The only thing that gets me going is the titles of some of the sheet music we sell. There's a book called "Useful Flute Solos" (of all the attributes flute solos can possess, I wouldn't have thought useful was either the most likely or the most appealing, and of all the things that are useful, flute solos are surely among the least of them? Maybe they're good for repelling zombies. I've never considered fending off zombies to be necessary part of everyday life, but I've just been to Twi's Amazon wishlist to get her a birthday present, which included "The Zombie Survival Guide: Complete Protection from the Living Dead" so perhaps I'm mistaken.) And then there's "Let There Be Flutes". Gets me wondering what kind of sad individual creates woodwind exercises anyway. What gets them into it? Do they feel there's a world shortage of music devoid of artistic merit that helps people become better players, and succumb to the need to right this great injustice? Or can you just make good money from it? Or earn a place in musical history?

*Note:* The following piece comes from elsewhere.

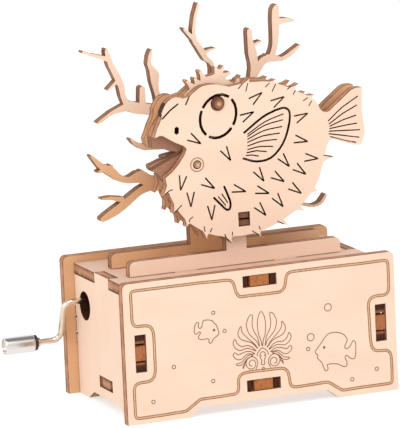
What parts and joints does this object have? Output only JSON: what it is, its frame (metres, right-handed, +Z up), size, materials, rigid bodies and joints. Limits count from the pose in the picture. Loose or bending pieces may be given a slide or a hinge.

In other news, universal concern over my spinsterhood (hopefully soon-to-be mistresshood, but only in the academic sense) has commenced. I should have known it was only a matter of time. My family have never expressed any such thing. Although they too believe in the need to pair off - before he found one, they used to tell me Noj needed a girlfriend, and they sometimes enquire after the status of my friends - they regard my taste in men to be deeply dubious and clearly see it best not to encourage me at all. In fact, while I was going out with Bryn, my Dad would sporadically ask, "When are you going to break up with him?" But the man in the street doesn't know this, and seemingly it's his business too.

Because on Wednesday, my Dad drove me to Carlisle, so he could get some wood and I could collect my glasses. He told me to wait by the cathedral, so I sat down on the wall around it. The moment I did, a man came up to me, asking for money for charity. It seemed a bit dodgy, but ended up being surprisingly reasonable: he said younger people were tending to just give a pound, and in return I got a book called "Perfect Questions Perfect Answers" and a fridge magnet with "Call Out Gouranga Be Happy" on it. Cringeworthy, but cool.

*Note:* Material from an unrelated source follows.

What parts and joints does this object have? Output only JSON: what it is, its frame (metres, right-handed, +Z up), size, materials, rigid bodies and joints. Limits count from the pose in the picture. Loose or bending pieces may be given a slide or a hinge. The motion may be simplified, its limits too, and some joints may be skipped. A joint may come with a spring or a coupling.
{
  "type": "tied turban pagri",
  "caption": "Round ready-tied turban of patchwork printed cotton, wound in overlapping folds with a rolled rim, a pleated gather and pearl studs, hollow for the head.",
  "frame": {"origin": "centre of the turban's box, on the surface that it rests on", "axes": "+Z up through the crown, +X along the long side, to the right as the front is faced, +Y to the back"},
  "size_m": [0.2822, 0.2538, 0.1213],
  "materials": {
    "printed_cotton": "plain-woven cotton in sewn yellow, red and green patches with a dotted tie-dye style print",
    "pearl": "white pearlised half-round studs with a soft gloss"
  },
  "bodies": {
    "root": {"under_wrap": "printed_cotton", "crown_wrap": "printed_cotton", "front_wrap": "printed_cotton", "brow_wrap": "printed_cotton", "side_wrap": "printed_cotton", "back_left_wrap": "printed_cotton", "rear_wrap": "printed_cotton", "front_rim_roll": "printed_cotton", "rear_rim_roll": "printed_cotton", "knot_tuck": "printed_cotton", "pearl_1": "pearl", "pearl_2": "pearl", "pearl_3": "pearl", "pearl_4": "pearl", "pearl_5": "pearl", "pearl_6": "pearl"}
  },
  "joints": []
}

But he asked me what I did for a living. Gah. This has been happening increasingly frequently since I gave up my brilliant career in academia, and how I hate having to answer, "I work in an office. Secretarial-ish stuff." I always have to back it up with, "But it's only temporary! I'm a postgraduate student really, just having a break!" Of course, I might well never return, but I still have less than no idea about that. But I don't have a future as a secretary! That much I know - it's just that you can't really get away with saying, "But my career as a novelist / rockstar is just about to take off" without people thinking "O poor deluded youth!" And it's entirely reasonable that they should think that, as students living with and working for their parents, waiting to be discovered, ARE all deluded. Except me! I really am going to make it! Sadly, and understandably, only those who know my brilliance (namely: me) are prepared to believe that.

Anyway. To this he responded, "Ah, yer wasted, you want to get yourself a rich boyfriend. Have you got a boyfriend?"

"No."

"What? Pretty girl like you, without a boyfriend?" It should be pointed out that I am not very attractive at the best of times, and was having a Bad Clothes Day, had two gigantic spots in addition to the mild acne that's been plaguing me for the last few months, and haven't slept properly in weeks.

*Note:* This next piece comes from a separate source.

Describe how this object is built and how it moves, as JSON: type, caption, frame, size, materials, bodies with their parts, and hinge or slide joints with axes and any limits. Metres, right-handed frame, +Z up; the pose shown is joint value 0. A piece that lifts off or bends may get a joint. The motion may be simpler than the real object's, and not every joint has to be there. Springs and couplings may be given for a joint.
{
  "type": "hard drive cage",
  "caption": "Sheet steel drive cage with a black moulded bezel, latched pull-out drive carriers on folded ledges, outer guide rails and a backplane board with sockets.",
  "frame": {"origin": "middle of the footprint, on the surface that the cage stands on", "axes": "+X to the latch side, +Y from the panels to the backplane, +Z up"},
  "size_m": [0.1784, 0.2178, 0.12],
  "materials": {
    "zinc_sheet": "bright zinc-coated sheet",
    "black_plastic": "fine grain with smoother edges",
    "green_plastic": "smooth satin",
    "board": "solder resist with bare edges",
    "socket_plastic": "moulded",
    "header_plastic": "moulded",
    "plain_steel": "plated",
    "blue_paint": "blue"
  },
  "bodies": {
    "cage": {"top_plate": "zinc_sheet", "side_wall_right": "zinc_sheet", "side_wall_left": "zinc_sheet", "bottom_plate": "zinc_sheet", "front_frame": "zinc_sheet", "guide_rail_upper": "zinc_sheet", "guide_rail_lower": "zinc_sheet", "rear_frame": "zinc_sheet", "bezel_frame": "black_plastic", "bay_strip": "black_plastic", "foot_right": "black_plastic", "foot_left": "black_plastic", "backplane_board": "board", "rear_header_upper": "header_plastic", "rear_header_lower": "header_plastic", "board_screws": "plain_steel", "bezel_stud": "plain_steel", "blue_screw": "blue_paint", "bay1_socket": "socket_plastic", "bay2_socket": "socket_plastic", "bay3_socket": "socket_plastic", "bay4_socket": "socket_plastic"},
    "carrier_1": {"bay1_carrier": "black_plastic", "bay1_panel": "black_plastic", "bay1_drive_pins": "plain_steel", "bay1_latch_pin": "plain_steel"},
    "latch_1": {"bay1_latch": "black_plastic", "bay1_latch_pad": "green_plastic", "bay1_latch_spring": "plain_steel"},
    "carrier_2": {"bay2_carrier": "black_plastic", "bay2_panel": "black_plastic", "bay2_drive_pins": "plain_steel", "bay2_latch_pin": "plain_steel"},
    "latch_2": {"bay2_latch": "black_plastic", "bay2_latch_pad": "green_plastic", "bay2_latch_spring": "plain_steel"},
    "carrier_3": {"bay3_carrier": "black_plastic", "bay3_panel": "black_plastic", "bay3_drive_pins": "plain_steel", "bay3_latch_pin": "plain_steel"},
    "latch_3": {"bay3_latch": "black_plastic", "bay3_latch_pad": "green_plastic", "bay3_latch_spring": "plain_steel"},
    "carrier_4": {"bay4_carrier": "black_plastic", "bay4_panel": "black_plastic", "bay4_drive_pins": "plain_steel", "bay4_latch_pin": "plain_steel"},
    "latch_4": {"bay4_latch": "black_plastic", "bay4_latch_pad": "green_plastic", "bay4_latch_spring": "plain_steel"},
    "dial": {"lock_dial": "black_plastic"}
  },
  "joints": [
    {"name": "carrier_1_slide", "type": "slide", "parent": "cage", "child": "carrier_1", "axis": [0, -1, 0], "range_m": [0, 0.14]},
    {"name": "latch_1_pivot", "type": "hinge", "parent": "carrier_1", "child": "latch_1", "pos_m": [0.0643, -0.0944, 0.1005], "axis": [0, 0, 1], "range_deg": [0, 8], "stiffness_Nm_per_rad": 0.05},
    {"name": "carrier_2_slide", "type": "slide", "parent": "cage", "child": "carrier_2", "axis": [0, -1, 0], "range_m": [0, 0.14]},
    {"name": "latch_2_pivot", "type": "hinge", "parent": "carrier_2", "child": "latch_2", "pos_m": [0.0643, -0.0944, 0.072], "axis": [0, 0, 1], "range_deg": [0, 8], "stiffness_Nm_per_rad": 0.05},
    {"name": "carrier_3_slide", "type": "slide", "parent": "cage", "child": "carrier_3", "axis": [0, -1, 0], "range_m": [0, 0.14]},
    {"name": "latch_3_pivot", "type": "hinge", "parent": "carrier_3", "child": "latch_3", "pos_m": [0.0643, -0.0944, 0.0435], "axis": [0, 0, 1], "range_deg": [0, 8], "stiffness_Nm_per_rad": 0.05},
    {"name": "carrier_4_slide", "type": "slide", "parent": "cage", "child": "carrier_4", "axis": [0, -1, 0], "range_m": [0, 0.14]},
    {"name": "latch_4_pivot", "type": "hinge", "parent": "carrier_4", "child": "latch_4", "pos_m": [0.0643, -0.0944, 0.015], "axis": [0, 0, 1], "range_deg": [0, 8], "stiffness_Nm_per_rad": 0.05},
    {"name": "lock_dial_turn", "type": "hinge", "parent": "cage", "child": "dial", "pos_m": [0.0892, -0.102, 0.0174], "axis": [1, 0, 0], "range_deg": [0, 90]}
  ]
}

"Well, I had one, but I went off him." He, of course, broke up with me first, but we'd still be friends with benefits were it not for my changed feelings. It doesn't do to explain this to random strangers though.

"Just the one?"

"Well, yes. Long-term, mind."

"You're not into girls are you?"

"Definitely not!" for the 'all weird-looking people are bi' myth needs vehement dispelling.

"How old are you?"

"Twenty three."

"Ah, you should get yourself a boyfriend."

"Better off without one."

"Having a break, are you?"

"Something like that." It wouldn't do to argue.

But what is everyone's preoccupation with getting everyone who crosses their path to settle down? It scares me! How can all these people who are younger than me be engaged, planning to stay with someone for the rest of their lives? I've still got to LIVE first! In family, I know there's a "Your son's got a girlfriend? That's nothing, my daughter's getting MARRIED!" aspect to it; but there also seems to be a universal myth unattached means being restless and unhappy.

And of course, I am, both, but not being with someone has nothing to do with that: I'd be worse off if I was ensconced. I'm desperate to live, to achieve to the best of my abilities, and having to make the sort of compromises required by the standard relationship just isn't going to help there. But of course putting your career first is Wrong. (Of course I don't see writing, travelling and making friends as a career, but goals and routes to cash as well as sources of joy, nonetheless.) How many films are there that open with a "Is our hero married? No, work is his life" conversation, and end with him slowing down to spend time with the romantic interest, which is For The Best? Society seems to view ambitions as dangerous childish daydreams, and believe that true happiness can only stem from forgetting them and settling down to replicate oneself. And they're right in that I'm probably never going to be content, no matter how successful I am. I'll always want to better myself . . . but I'll feel a lot happier continually striving than giving up. I'm not wholly averse to the idea of having a partner, but it's going to have to be someone very special to persuade me to invest the requisite time, money and emotional energy in them: it would have to be someone that brought out the best in me and who didn't hold me back in any way. And I've never met such a person, so I suppose I'll have to in some way hunt them down, but I don't see any need to, because I'm perfectly happy being single.

No offence to the bloke, mind! I'm sure he meant well!